2. Buffalo Springs National Reserve
The 131 km2 Buffalo Springs National Reserve, a sweep of semi-arid outback separated from Samburu National Reserve by River Ewaso Nyiro and forming part of the Laikipia-Samburu Arc, was established as a way to safeguard these wildlife plenty plains. Much the same as Shaba National Reserve just alluded to and Samburu National Reserve, immediately north across Ewaso Nyiro River, Buffalo Springs National Reserve is best-known for its spectacular game drives and the striking rolling topography. Unique to this area are the sparkling waters of Buffalo Springs where plenty of wildlife gather. The springs are on the left of the main road (if travelling north) shortly before taking the turnoff to Samburu National Reserve. The Samburu Simba Lodge, Elephant Bedroom Camp, Ashnil Samburu Camp, Larsens Tented Camp, Samburu Game Lodge, and the public campsite all align with Ewaso Nyiro River (west to east) in the northern area of the reserve.

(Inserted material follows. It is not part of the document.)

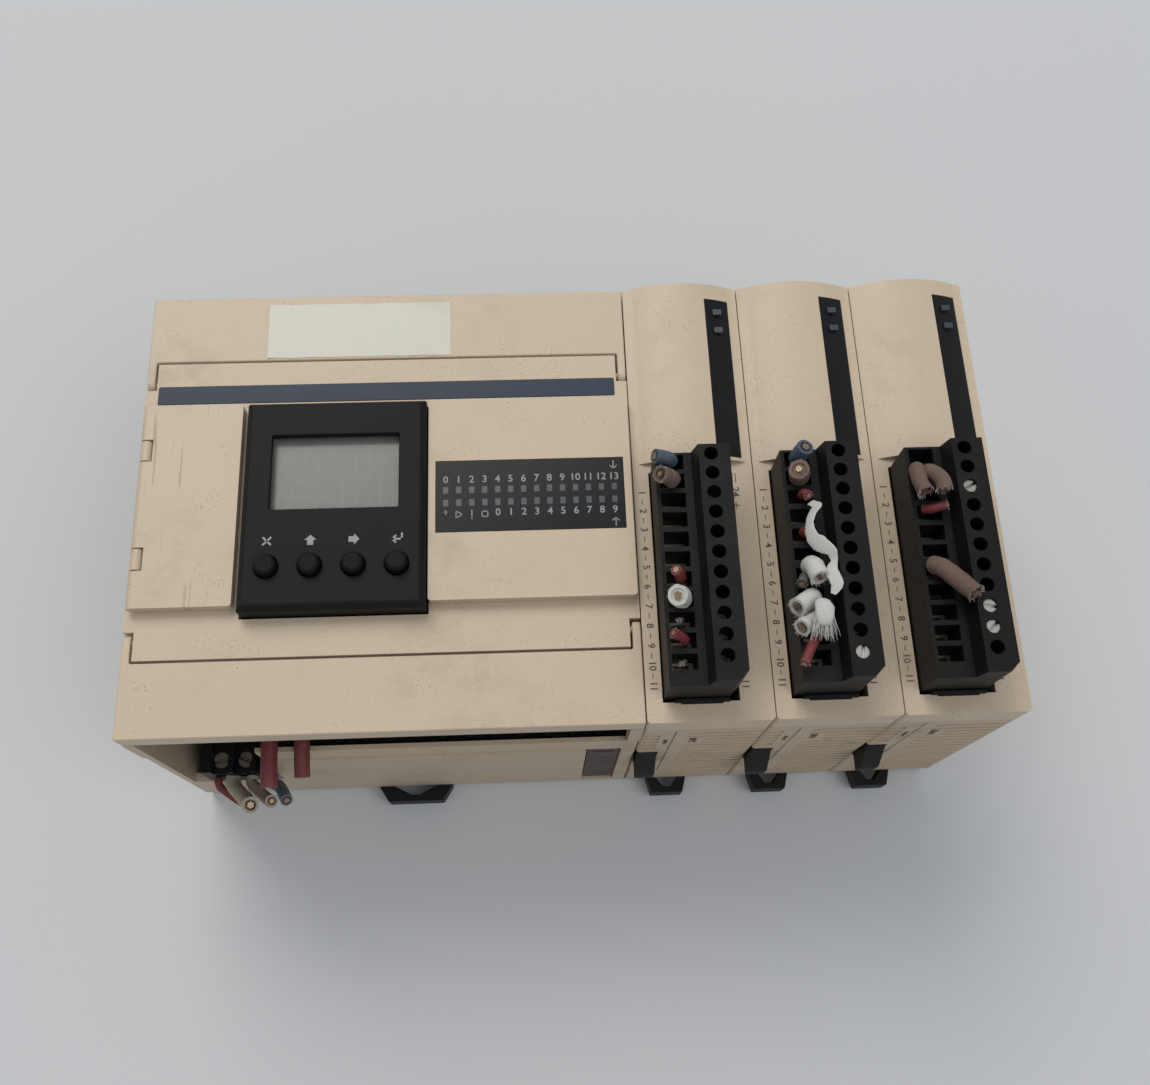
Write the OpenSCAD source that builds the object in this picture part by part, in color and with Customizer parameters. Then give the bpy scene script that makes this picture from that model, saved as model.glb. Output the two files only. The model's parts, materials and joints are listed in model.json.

From Nanyuki the A2 Nanyuki-Isiolo-Archer’s Post Road, which is in great condition and motorable throughout the year, bends and drops some 2,000 ft., down the Timau Escarpment, and provides memorable views across the plains below through Isiolo and to the turnoff into Buffalo Springs, 98 kms from Nanyuki. From the A2 it is a 10 kms drive along a goodly all-weather road.
3. Ashnil Samburu Camp
Aligning with the marches of River Ewaso Nyiro Ashnil Samburu Camp, within the Buffalo Springs National Reserve, is one of the most popular middle-budget safari spots in Samburu County. Ashnil, translating in the Samburu language as ‘an oasis of crystal clear water’, is centered around the jim-dandy pools of water situated at the western border. The camp is comprised of 30-luxury tents set on the banks of Ewaso Nyiro River. Among the highlights at Ashnil are its privacy, its serenity and the unrivaled views of wildlife when they congregate to water at the bank of the river, especially at dusk and dawn. Callers to the camp can enjoy guided walks along the river or tour Samburu National Reserve. For those who fancy hiking, Mount Ololokwe and Mathews Range are within striking distance.
4. Archer’s Post
Samburu National Reserve can be reached through the Buffalo Springs National Reserve or using the Archer’s Gate. The latter means heading out until Archer’s Post and then onto a dirt road to the reserve’s headquarter, 13 kms from the A2 Road. More strategic than charming, the outpost of Archer’s Post however lacks little in uniqueness and character thanks to the sentimental value attached to it by travellers to this region; it being the last outpost where they can stock up on supplies before the long and hard-push north. It was historically utilised by the British Army as a training ground. The discerning traveller may be interested to unravel that Archer’s Post, cardinally dissected by the Ewaso Nyiro River, which sprung its origin, roughly demarcates the halfway point between its headwaters and mouth at Lorian Swamp. This lengthy river drains the slopes of Aberdare Range and Mount Kenya, crossing over the arid Laikipia Plateau and through Archer’s Post beyond which it crosses an undulating plateau where it changes to a dwindling river that discharge its water, near Habaswein, into Lorian Swamp.
5. Chanler’s Falls
Generally speaking, the Ewaso Nyiro River flows with low water for much of the year, lowest in March and highest around May. The river often runs much faster soon after the rains in March and April, over its traditional river line, extending up to 100 yards, although this rarely causes concern or damage. After the rains, it revitalizes the small Chanler’s Falls. “Below Archer’s Post, River Ewaso Nyiro crosses an undulating plateau eastwards, descending Chanler’s Falls and then flowing northeast, spreading its waters near Sericho into the vast swamp. The upper swamp is generally called Lorian Swamp, but this narrows and continues southeast and east into Somalia. Here Ewaso Nyiro used to be known as Lak or Lagh Dera, a variant of which name is still used in Somalia”. It was named during Lieutenant Ludwig von Höhnel’s second expedition in East Africa, this time accompanying William Astor Chanler, a wealthy American, who wished to travel to Lake Rudolf. On September 18th, 1892, they set out from the coast along a slightly more northerly route than that previously traversed with Count Samuel Teleki von Szek from 1887. On December 26th, 1892, they came upon a waterfall some sixty feet in height on the Ewaso Nyiro River, which they called Chanler Falls. Local people reported that the river emptied into Lake Lorian, and this rapidly became Chanler’s quest. He soon found, however, that the Lake Lorian was actually a ‘swamp’, that has since been known as the Lorian Swamp.